(Exercise description): How many of the lines contain the string "imported"? Give the number, with no other words.

==============================

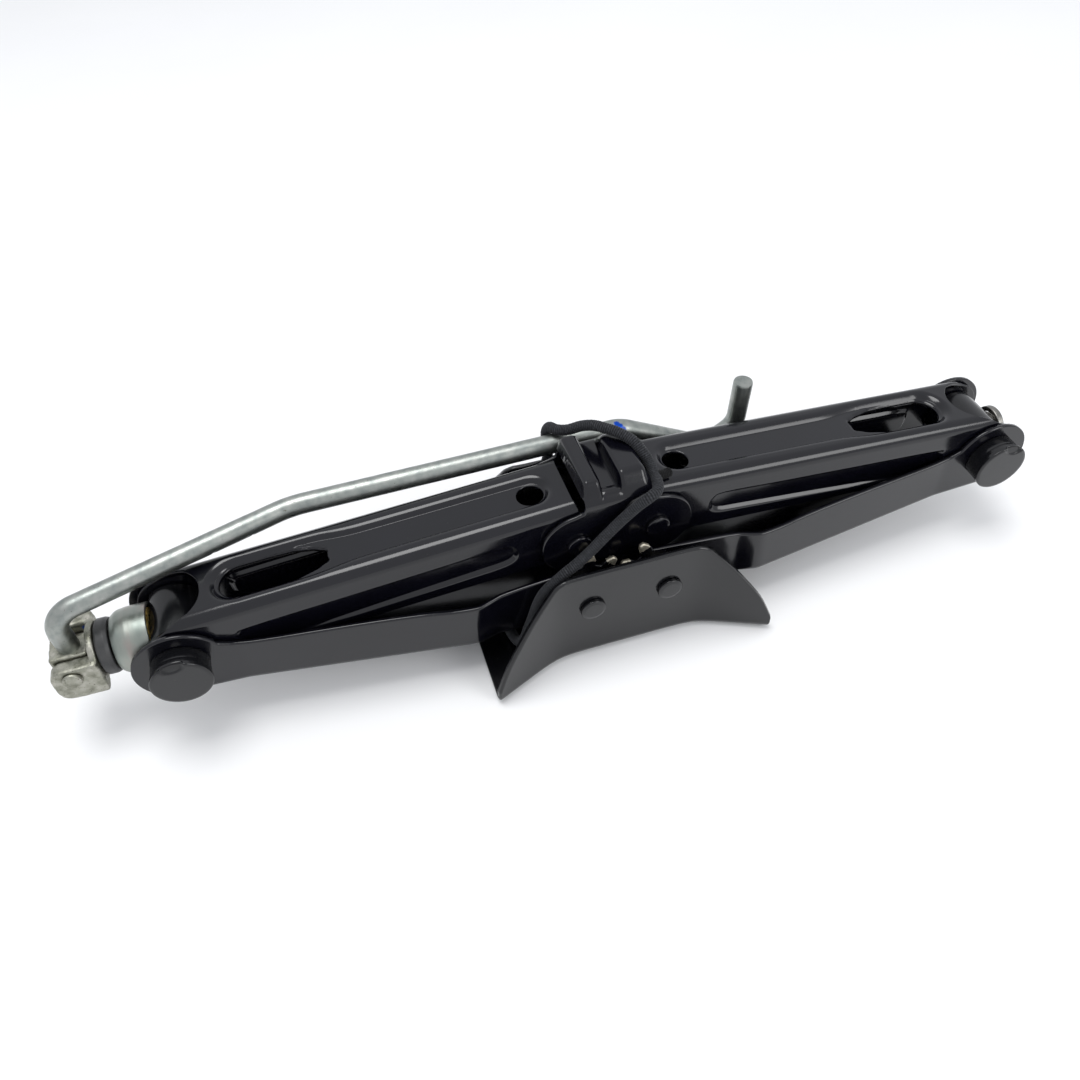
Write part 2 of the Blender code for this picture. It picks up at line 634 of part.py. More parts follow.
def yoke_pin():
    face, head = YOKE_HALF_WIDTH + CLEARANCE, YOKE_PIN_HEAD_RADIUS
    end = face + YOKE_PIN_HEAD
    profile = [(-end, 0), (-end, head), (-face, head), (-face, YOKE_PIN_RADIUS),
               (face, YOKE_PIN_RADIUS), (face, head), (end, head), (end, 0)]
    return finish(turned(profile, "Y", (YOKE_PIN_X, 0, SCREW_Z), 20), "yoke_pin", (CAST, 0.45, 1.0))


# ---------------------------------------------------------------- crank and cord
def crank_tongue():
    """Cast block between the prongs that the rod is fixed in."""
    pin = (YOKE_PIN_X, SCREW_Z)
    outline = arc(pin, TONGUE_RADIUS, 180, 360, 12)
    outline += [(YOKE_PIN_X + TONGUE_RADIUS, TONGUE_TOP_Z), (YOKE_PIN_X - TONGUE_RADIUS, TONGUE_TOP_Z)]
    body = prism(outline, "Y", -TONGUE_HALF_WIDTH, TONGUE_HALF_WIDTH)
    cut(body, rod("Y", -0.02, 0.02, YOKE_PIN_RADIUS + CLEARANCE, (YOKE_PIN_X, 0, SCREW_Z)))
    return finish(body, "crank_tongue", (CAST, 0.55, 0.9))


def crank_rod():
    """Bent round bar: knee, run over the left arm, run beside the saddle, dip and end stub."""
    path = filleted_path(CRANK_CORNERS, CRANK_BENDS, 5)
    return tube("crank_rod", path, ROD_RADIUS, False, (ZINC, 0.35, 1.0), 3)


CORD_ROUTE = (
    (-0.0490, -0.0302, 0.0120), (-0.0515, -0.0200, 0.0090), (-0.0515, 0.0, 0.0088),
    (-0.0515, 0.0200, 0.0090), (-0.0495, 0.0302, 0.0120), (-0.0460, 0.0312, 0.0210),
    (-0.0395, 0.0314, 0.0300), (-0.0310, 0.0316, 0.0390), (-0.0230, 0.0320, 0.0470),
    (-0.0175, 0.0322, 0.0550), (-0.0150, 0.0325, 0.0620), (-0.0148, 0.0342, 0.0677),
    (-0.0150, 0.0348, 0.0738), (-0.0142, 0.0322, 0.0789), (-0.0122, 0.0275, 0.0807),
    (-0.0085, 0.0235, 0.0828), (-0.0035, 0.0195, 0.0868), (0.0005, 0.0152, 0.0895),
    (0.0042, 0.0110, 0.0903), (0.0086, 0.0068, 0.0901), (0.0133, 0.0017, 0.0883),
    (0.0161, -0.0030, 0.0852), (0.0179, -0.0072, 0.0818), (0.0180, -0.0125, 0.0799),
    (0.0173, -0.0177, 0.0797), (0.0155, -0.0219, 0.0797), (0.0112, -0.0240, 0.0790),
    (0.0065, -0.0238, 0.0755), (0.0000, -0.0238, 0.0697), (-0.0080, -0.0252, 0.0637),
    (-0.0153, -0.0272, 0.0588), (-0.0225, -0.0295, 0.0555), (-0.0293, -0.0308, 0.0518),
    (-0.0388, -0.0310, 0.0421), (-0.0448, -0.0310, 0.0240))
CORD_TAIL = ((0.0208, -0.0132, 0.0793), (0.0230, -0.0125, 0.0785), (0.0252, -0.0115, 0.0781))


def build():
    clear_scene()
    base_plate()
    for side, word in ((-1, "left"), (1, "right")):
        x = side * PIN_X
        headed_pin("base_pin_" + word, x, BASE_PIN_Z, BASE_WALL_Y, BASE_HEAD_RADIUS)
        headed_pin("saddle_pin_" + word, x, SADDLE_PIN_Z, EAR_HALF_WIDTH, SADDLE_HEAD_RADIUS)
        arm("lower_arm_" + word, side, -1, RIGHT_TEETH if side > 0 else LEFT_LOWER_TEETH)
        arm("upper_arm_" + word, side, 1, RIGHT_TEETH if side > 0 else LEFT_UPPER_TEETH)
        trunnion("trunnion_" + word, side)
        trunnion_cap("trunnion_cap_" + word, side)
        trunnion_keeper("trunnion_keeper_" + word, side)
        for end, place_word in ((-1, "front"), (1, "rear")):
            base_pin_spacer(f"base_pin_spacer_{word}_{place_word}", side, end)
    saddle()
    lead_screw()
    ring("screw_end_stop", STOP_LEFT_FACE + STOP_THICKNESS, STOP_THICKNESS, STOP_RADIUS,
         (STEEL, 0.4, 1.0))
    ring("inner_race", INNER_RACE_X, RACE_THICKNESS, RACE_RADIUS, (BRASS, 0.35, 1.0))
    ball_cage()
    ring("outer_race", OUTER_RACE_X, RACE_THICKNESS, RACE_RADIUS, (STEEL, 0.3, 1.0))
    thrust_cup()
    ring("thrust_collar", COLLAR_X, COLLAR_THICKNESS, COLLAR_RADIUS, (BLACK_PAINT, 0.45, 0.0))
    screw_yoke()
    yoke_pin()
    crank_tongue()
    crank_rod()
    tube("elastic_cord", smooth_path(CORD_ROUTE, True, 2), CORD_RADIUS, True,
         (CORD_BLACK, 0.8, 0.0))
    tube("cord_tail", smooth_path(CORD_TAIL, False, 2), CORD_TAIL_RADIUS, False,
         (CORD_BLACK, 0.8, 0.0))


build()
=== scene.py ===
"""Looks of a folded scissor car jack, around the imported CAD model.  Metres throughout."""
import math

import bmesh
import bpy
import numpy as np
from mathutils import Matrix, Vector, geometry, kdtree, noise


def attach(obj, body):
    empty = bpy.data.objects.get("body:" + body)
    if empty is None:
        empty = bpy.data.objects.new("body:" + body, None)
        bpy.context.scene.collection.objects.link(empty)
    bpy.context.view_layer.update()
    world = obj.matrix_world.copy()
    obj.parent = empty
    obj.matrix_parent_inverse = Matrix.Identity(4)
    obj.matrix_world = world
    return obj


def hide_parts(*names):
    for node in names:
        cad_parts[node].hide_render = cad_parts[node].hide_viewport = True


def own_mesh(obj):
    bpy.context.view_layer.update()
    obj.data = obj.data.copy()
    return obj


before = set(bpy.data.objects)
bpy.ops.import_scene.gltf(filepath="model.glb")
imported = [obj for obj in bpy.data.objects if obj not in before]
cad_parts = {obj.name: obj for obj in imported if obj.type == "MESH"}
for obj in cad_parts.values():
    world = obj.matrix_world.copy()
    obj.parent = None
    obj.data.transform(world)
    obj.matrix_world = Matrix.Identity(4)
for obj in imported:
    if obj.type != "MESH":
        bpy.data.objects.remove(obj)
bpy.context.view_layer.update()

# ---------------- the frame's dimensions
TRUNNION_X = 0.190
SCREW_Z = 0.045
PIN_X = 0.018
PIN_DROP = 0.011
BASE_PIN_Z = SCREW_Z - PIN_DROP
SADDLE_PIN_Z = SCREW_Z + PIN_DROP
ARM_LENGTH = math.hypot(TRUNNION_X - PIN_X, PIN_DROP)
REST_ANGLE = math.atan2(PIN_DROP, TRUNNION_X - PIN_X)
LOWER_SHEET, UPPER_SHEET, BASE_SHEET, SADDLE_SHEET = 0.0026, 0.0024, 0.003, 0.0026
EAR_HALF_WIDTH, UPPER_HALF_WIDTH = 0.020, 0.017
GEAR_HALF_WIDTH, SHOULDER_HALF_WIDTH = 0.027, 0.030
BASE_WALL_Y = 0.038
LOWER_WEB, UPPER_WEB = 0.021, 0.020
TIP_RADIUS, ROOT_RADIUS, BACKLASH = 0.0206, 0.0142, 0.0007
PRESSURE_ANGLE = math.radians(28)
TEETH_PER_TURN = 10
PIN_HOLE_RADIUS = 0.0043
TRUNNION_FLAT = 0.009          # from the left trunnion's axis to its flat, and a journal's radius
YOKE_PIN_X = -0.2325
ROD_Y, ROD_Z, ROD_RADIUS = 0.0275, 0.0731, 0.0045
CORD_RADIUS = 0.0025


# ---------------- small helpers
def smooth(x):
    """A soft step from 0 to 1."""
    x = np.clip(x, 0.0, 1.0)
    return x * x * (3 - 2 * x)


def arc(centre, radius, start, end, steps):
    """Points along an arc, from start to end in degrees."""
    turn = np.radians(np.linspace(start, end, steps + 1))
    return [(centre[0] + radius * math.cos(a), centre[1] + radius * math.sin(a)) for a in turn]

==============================

(Exercise solution): 4